France is looking to further strengthen cooperation with New Delhi on an array of topics ranging from climate to military sales and the strategic Indo-Pacific region. 

But human rights, seen as an increasingly pressing subject in India under Prime Minister Narendra Modi, was missing from the vast agenda.

President Emmanuel Macron praised India in a speech Thursday evening in front of defence officials as a “key partner" in France's "future". 

"It is a giant in the history of the world that will have a determining role in our future," he said ahead of a dinner with Modi at the Elysee Palace, calling India “a strategic partner and friend.”

Aurelien Morissard/Copyright 2023 The AP. All rights reserved.
French President Emmanuel Macron and Indian Prime Minister Narendra Modi wave before a working dinner, Thursday, July 13, 2023 at the Elysee Palace, in Paris.Aurelien Morissard/Copyright 2023 The AP. All rights reserved.

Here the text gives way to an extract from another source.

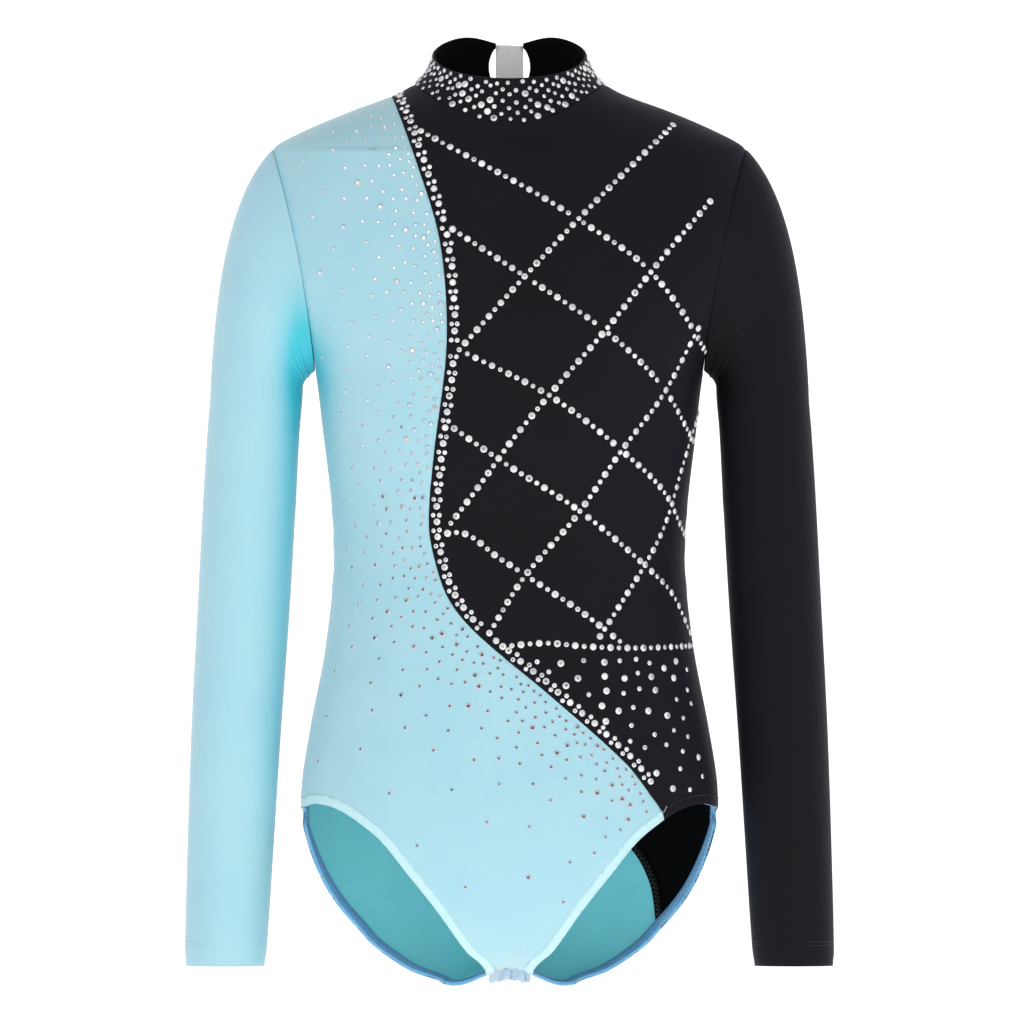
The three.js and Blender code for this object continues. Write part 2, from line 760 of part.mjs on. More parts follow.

Macron, with Modi at his side, will preside over Friday’s grandiose annual military parade to mark France’s national day. Indian troops will march and three French-made Indian Rafale jets will do a fly-by.

As Modi arrived Thursday, India's Defense Acquisition Council approved the purchase of 26 Rafales for the Indian Navy. The price is to be negotiated with the French, a statement said. 

The purchase of three Scorpene submarines, developed by France and Spain, was also green-lit. 

Critics have voiced concern about France giving such a platform to Modi. India's 72-year-old prime minister is widely viewed as increasingly authoritarian and his Hindu nationalist party as divisive. 

In a report in April, the campaign group Amnesty International said freedom of expression had declined under the Indian PM. 

The European Parliament passed a resolution on Thursday for “human rights to be integrated into all areas of the EU-India partnership, including in trade.” The resolution called on member states “to systematically and publicly raise human rights concerns” at the highest level.

Modi’s two-day visit comes as Paris and New Delhi mark the 25th anniversary of their strategic partnership. 

It crucially precedes Macron’s trip this month to the Indo-Pacific region, home to 1.5 million French nationals. 

Talks with Modi are aimed at ensuring the vast region remains a space where security, notably of the seas, and other key concerns like climate are preserved. Macron called it “an essential strategy for the balance of the planet”.

Modi is being courted by other nations. His two-day visit to France comes on the heels of his June trip to the United States, where President Joe Biden offered Modi a lavish welcome. Modi was recently in Egypt and he is to head to the United Arab Emirates after leaving France.

Ten personalities, including noted economist Thomas Piketty and former French ambassador to Denmark France Zimeray, implored Macron in a commentary Thursday in the newspaper Le Monde to “encourage Prime Minister Modi to end repression of the civil society, assure freedom of major media (outlets) and protect religious liberty”.

Modi, who governs the world's largest population, rarely talks to the press at home or abroad. But responding to a human rights question at a rare news conference during his Washington trip, he said that “democracy runs in our veins” and insisted that there is ”absolutely no space for discrimination.”